There are two motifs that stood out for me, albeit neither hit so often as to be overly obvious. One is the reflections that foreshadow death, most prominently on a silver whistle lying on the ground (Harvey and a cop standing over a dead gay-bashing victim) and of Dan White, Harvey's fellow Supervisor, in the television screen as he watches Harvey on TV. The other is the shooting through windows, often the Castro Street camera store out of which Harvey and his political team operated, most memorably with an early scene of getting a nasty greeting from an anti-gay neighboring merchant. The two motifs come together in Harvey's office in his final moments, with a rather startling and poignant view from his window, Harvey's last.

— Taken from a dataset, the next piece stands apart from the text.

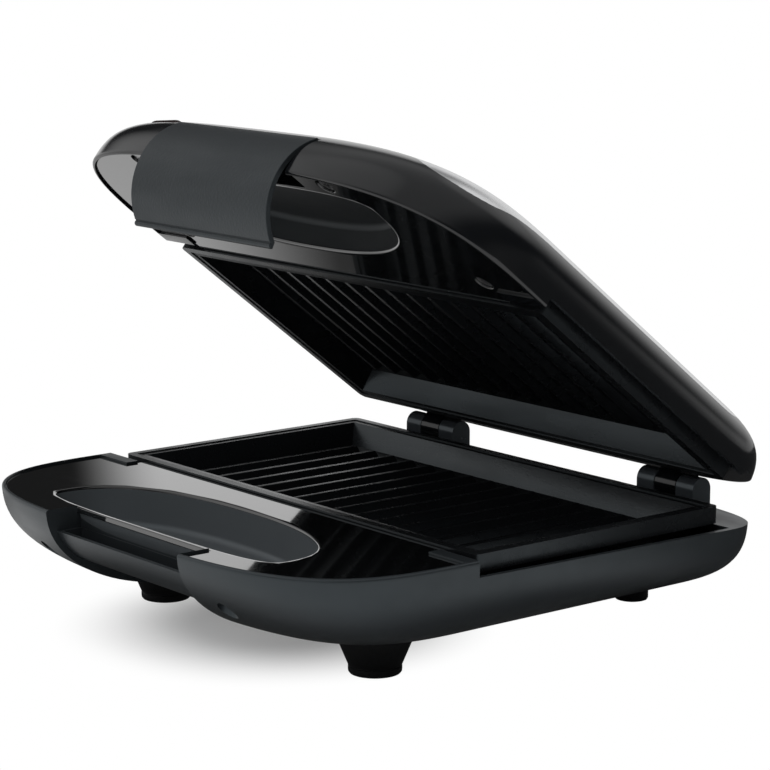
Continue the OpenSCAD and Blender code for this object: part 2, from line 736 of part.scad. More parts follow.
module thermostat() color([0.7, 0.7, 0.7]) base_frame() {
    top = rim_z - plate_gap / 2 - plate_under;
    post(0, 0, top - thermostat_h, top, thermostat_r);
    post(0, 0, top - thermostat_h - thermostat_cap_h, top - thermostat_h, thermostat_cap_r);
}

module hinge_pins() color([0.7, 0.7, 0.72]) base_frame() for (side = [-1, 1])
    hinge_bore(side, hinge_in + hinge_cap, hinge_out - hinge_in - 2 * hinge_cap, hinge_pin_r);

// Lid, drawn as it lies when closed

lid_shield_z = rim_z + plate_gap / 2 + plate_under + shield_drop;

// What the clip needs of the lid's nose, in depth and height
module clip_profile_cut(grow) {
    r = nose_r - grow;
    along = [cos(clip_slope), sin(clip_slope)];
    up = [-sin(clip_slope), cos(clip_slope)];
    centre = [-nose_y, rim_z];
    difference() {
        translate([-beyond, rim_z / 2]) square([beyond - pocket_back, 2 * rim_z]);
        translate(centre) circle(r = r, $fn = 128);
        polygon([centre + clip_gap * along, centre + clip_gap * along + beyond * up,
            centre + beyond * along + beyond * up, centre + beyond * along - beyond * up,
            centre - beyond * up]);
    }
    translate([latch_y, latch_z]) circle(r = latch_room + grow, $fn = 64);
    translate([-beyond, rim_z / 2]) square([beyond + notch_back + 0.3, 1.5 * rim_z - ledge_z + grow]);
}

module lid_ribs() {
    across(notch_half + wall) clip_profile_cut(wall);
    // Cheeks that hold the latch pin
    for (side = [0, 1]) mirror([side, 0, 0]) translate([notch_half - 1, latch_y, latch_z])
        rotate([0, 90, 0]) cylinder(r = barrel_r + 3, h = latch_pin_seat + 3, $fn = round_fn);
    block([-beyond, block_y, lid_rim], [beyond, block_y + wall, 3 * rim_z]);
    for (side = [0, 1]) mirror([side, 0, 0])
        block([deck_corner_x, -deck_corner_y, lid_rim - cut], [beyond, block_y + 1, lid_rim + shoulder_t]);
    block([-beyond, plate_y + shelf_gap, rim_z + lid_shelf_z], [beyond, beyond, rim_z + lid_shelf_z + wall]);
    posts(plate_screws, lid_shield_z + shield_t, 3 * rim_z, boss_r(true));
    posts(deck_screws, lid_deck_z + deck_stud_h, 3 * rim_z, boss_r(false));
    for (side = [-1, 1]) lid_hinge_web(side);
}

lid_hinge_at = hinge_x - hinge_barrel_w / 2;

module lid_hinge_web(side) translate([side > 0 ? lid_hinge_at : -lid_hinge_at - hinge_barrel_w, 0, 0])
    rotate([90, 0, 90]) linear_extrude(hinge_barrel_w)
        polygon([[hinge_y - hinge_r, rim_z + lid_shelf_z - 1], [hinge_y - hinge_r, rim_z + 4 * hinge_r],
            [beyond, rim_z + 4 * hinge_r], [beyond, rim_z + lid_shelf_z - 1]]);

module lid_side_cut() {
    translate([block_y, 0]) square([beyond, rim_z + lid_side_z]);
    translate([plate_y, 0]) square([beyond, rim_z + lid_shelf_z]);
}

module lid_shell() color([0.03, 0.03, 0.035]) lid_frame() difference() {
    union() {
        difference() {
            lid_form(0);
            difference() {
                lid_form(wall, cut);
                lid_ribs();
            }
            translate([0, 0, lid_rim - 18]) linear_extrude(18 + lid_deck_z + deck_t - lid_rim)
                deck_outline(lid_ring(0, rim_edge - seat), 0, seat);
            translate([0, 0, lid_deck_z]) mirror([0, 0, 1])
                pocket_form(deck_t, lid_pocket_depth + deck_t, cut);
            posts(deck_screws, lid_deck_z, lid_deck_z + deck_stud_h, boss_r(true) + seat);
            across(beyond) lid_side_cut();
        }
        for (side = [-1, 1]) translate([side > 0 ? lid_hinge_at : -lid_hinge_at - hinge_barrel_w, 0, 0]) {
            translate([0, hinge_y, hinge_z]) rotate([0, 90, 0])
                cylinder(r = hinge_r, h = hinge_barrel_w, $fn = round_fn);
            block([0, hinge_y - hinge_r, hinge_z],
                [hinge_barrel_w, hinge_y + hinge_r, rim_z + lid_shelf_z + 1]);
        }
    }
    across(notch_half) clip_profile_cut(0);
    cover_room();
    for (side = [-1, 1])
        hinge_bore(side, lid_hinge_at - cut, hinge_barrel_w + 2 * cut, hinge_pin_r + pin_clear);
    translate([-notch_half - latch_pin_seat, latch_y, latch_z]) rotate([0, 90, 0])
        cylinder(r = latch_pin_r + pin_seat, h = 2 * (notch_half + latch_pin_seat), $fn = 32);
    posts(plate_screws, lid_shield_z + screw_seat_lid, 3 * rim_z, screw_head_r + head_room);
    posts(plate_screws, lid_shield_z - cut, 3 * rim_z, screw_r + pin_clear);
    posts(deck_screws, rim_z, lid_deck_z + 2 * deck_stud_h, screw_r + pin_clear);
    lens_form();
}

// Outline of the stainless cover: a front edge that is bowed by cover_bow, and four round corners
cover_corner = 24;
cover_bow = 9;
corner_x = steel_half - cover_corner;
corner_front = cover_corner - steel_front - cover_bow;
corner_rear = steel_rear - cover_corner;

function corner_arc(x, y, start, r) = [for (i = [0:8]) let (a = start + 90 * i / 8)
    [x + r * cos(a), y + r * sin(a)]];

function cover_outline(grow) = concat(
    [for (i = [-5:5]) [corner_x * i / 6, -grow - steel_front - cover_bow * i * i / 36]],
    corner_arc(corner_x, corner_front, -90, cover_corner + grow),
    corner_arc(corner_x, corner_rear, 0, cover_corner + grow),
    corner_arc(-corner_x, corner_rear, 90, cover_corner + grow),
    corner_arc(-corner_x, corner_front, 180, cover_corner + grow));

module cover_prism(grow) translate([0, 0, rim_z + lid_h / 3])
    linear_extrude(2 * lid_h) polygon(cover_outline(grow));

module cover_room() difference() {
    cover_prism(seat);
    lid_form(steel_t, 10);
}

module lid_top_cover() color([0.8, 0.81, 0.82]) lid_frame() intersection() {
    difference() {
        lid_form(0);
        lid_form(steel_t, 10);
    }
    cover_prism(0);
}

module lid_deck() color([0.03, 0.03, 0.035]) lid_frame()
    translate([0, 0, lid_deck_z]) mirror([0, 0, 1]) deck(lid_ring(0, rim_edge), lid_pocket_depth, true);

module lid_plate() color([0.08, 0.08, 0.085]) lid_frame()
    translate([0, 0, rim_z + plate_gap / 2]) mirror([0, 0, 1]) plate_body();

module lid_heat_shield() color([0.75, 0.76, 0.77]) lid_frame()
    translate([0, 0, lid_shield_z]) mirror([0, 0, 1]) heat_shield();

module lid_element() color([0.35, 0.34, 0.33]) lid_frame()
    translate([0, 0, rim_z + plate_gap / 2]) mirror([0, 0, 1]) element_path(element_r);

module lid_plate_screws() color([0.6, 0.6, 0.6]) lid_frame()
    for (p = plate_screws) translate([p[0], p[1], lid_shield_z + screw_seat_lid]) mirror([0, 0, 1])
        screw(screw_seat_lid + shield_drop - 1);

module lid_deck_screws() color([0.6, 0.6, 0.6]) lid_frame()
    for (p = deck_screws) translate([p[0], p[1], lid_deck_z + screw_head_h + 1])
        screw(2 * deck_stud_h - screw_head_h - 2);

module thermal_fuse() color([0.85, 0.85, 0.8]) lid_frame()
    translate([0, 0, rim_z + plate_gap / 2 + plate_under]) {
        translate([-fuse_l / 2, 0, fuse_r]) rotate([0, 90, 0]) cylinder(r = fuse_r, h = fuse_l, $fn = 32);
        block([-bracket_half, -3 * fuse_r, 0], [bracket_half, -fuse_r / 2, bracket_t]);
        block([-bracket_half, -1.5 * fuse_r, 0], [bracket_half, -fuse_r / 2, 2.5 * bracket_t]);
    }

// Lens over the indicator lamps, a rounded bar let into the nose
module lens_place() translate([-lens_x, lens_inset - lid_front, rim_z + lens_up])
    rotate([0, 0, lens_turn]) children();

module lens_form() lens_place() {
    rotate([0, 90, 0]) translate([0, 0, lens_r - lens_w / 2])
        cylinder(r = lens_r, h = lens_w - 2 * lens_r, $fn = 48);
    for (side = [-1, 1]) translate([side * (lens_w / 2 - lens_r), 0, 0]) sphere(r = lens_r, $fn = 48);
}

module lamp_posts(long) lens_place() rotate([lamp_tilt, 0, 0]) for (side = [-1, 1])
    translate([side * lamp_apart, 0, 0.5]) cylinder(r = lamp_r, h = long, $fn = 24);

module lamp_lens() color([0.12, 0.06, 0.06]) lid_frame() difference() {
    lens_form();
    lamp_posts(2 * lens_r);
}

module indicator_lamps() color([0.8, 0.3, 0.1]) lid_frame() lamp_posts(lamp_l);

// Clip, drawn closed over the nose

// Curved shell over the nose, longer than the clip at both ends
module clip_band() translate([-notch_half - 2, -nose_y, rim_z]) rotate([0, 90, 0]) rotate(clip_slope - 180)
    rotate_extrude(angle = 90 + clip_under - clip_slope, $fn = 256)
        translate([clip_in, 0]) square([clip_t, 2 * notch_half + 4]);

module latch_clip() color([0.05, 0.05, 0.055]) lid_frame() difference() {
    intersection() {
        union() {
            clip_band();
            translate([-notch_half - 4, latch_y, latch_z]) rotate([0, 90, 0])
                cylinder(r = barrel_r, h = 2 * notch_half + 8, $fn = round_fn);
        }
        block([-clip_half, -beyond, 0], [clip_half, 0, 3 * rim_z]);
    }
    translate([0, latch_y, latch_z]) rotate([0, 90, 0])
        cylinder(r = latch_pin_r + pin_clear, h = 2 * notch_half, center = true, $fn = 32);
}

module latch_pin() color([0.7, 0.7, 0.72]) lid_frame()
    translate([-notch_half - latch_pin_seat, latch_y, latch_z]) rotate([0, 90, 0])
        cylinder(r = latch_pin_r, h = 2 * (notch_half + latch_pin_seat), $fn = 32);

base_shell();
base_deck();
base_plate();
base_heat_shield();
base_element();
base_plate_screws();
base_deck_screws();
front_feet();
rear_feet();
cord_gland();
terminal_block();
thermostat();
hinge_pins();
lid_shell();
lid_deck();
lid_top_cover();
lid_plate();
lid_heat_shield();
lid_element();
lid_plate_screws();
lid_deck_screws();
thermal_fuse();
lamp_lens();
indicator_lamps();
latch_clip();
latch_pin();
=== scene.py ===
# %% [markdown]
# # A sandwich toaster, dressed for its picture
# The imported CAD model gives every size. This lesson builds the skins that the eye lands on
# (moulded housings, gloss decks, coated plates, a steel cover and a grained clip) over that frame.

# %% Load the fixed frame
import math
import bmesh
import bpy
from mathutils import Matrix, Vector


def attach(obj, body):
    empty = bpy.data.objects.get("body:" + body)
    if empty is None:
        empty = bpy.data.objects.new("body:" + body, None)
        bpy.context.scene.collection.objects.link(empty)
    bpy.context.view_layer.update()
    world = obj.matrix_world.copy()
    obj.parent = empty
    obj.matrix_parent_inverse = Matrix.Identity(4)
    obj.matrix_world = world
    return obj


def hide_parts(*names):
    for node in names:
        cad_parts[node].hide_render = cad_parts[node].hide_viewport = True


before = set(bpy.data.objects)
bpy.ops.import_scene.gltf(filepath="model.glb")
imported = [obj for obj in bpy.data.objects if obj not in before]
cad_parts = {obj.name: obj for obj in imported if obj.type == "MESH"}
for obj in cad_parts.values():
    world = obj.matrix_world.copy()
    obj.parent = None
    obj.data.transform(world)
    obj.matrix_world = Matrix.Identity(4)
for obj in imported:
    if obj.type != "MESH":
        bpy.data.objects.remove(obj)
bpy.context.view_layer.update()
print("nodes in the frame:", len(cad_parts))

# %% [markdown]
# ## The sizes that the skins share
# A moulded product is drawn around a few datum heights. These are the same millimetres as in the
# CAD source, so that each skin lies on the solid it stands for.

# %% Shared sizes, in millimetres
RIM_Z, RIM_GAP, RIM_LIP, RIM_EDGE = 54.2, 0.7, 0.9, 1.5
BASE_RIM, LID_RIM = RIM_Z - RIM_GAP / 2, RIM_Z + RIM_GAP / 2
BASE_DECK, LID_DECK = BASE_RIM - RIM_LIP, LID_RIM + RIM_LIP
HINGE_X, HINGE_Y, HINGE_Z, HINGE_R = 76.5, 80.3, 53.9, 5.2
BLOCK_Y, WALL = -69.0, 2.4
PAST, FAR = 200.0, 250.0
print("decks at", BASE_DECK, "and", LID_DECK)

# %% [markdown]
# ## From closed millimetres to open metres
# Every piece is modelled the way it lies when the toaster is shut, in millimetres, because that is
# how the mould maker sees it. One matrix puts base pieces in place, and another swings lid pieces
# open about the hinge. The matrix goes into the mesh, so each finished object sits at the origin.

# %% Matrices for the base and the lid
BACK, OPEN = 27.9, 37.7
MM = Matrix.Scale(0.001, 4)
TO_BASE = MM @ Matrix.Translation((0, BACK, 0))
TO_LID = (MM @ Matrix.Translation((0, BACK + HINGE_Y, HINGE_Z))
          @ Matrix.Rotation(math.radians(-OPEN), 4, "X") @ Matrix.Translation((0, -HINGE_Y, -HINGE_Z)))
print("front of the open lid, in metres:", [round(v, 4) for v in TO_LID @ Vector((0, -148, 55))])


def place(name, bm, matrix, body, *nodes, smooth=35):
    """Turns a bmesh into a finished piece that rides on a body and stands for CAD nodes."""
    mesh = bpy.data.meshes.new(name)
    bmesh.ops.recalc_face_normals(bm, faces=bm.faces)
    bm.transform(matrix)
    bm.to_mesh(mesh)
    bm.free()
    piece = bpy.data.objects.new(name, mesh)
    bpy.context.scene.collection.objects.link(piece)
    mesh.shade_smooth()
    mesh.set_sharp_from_angle(angle=math.radians(smooth))
    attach(piece, body)
    if nodes:
        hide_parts(*nodes)
    print(name, "faces:", len(mesh.polygons))
    return piece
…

Yet for all the deceptively straight-forward storytelling skill, it is the performances Van Sant has elicited from his actors that takes the movie into that loftier sphere, anchored by Sean Penn in arguably his best performance to date. Penn channels Harvey Milk in a way that pays off the promise of much, much earlier roles -- The Falcon & the Snowman, Carlito's Way, where he seemed like entirely different people than any Sean Penn we've perceived elsewhere, uniquely individual yet highly credible character creations. The rest of the cast is perfect as well, although standouts for me are Emile Hirsch (whom Penn directed so well in Into the Wild) as street hustler-turned-activist Cleve Jones, and Josh Brolin as the ill-fated Dan White, once again disappearing into the role and making him empathetic enough to actually earn some audience sympathy.

I got plenty of tears in my eyes during Milk and was glad to have them for a movie of real and, I believe, lasting value. There's nothing synthetic about the wrongs that Harvey Milk addressed in his life, and one can only hope that the remaining injustices get turned around within the next decade if not the next five years. As with previous civil liberalizations by the American public, a big-hearted, powerful mainstream (studio indie) movie like this is bound to make a difference.

The release timing could not have been better.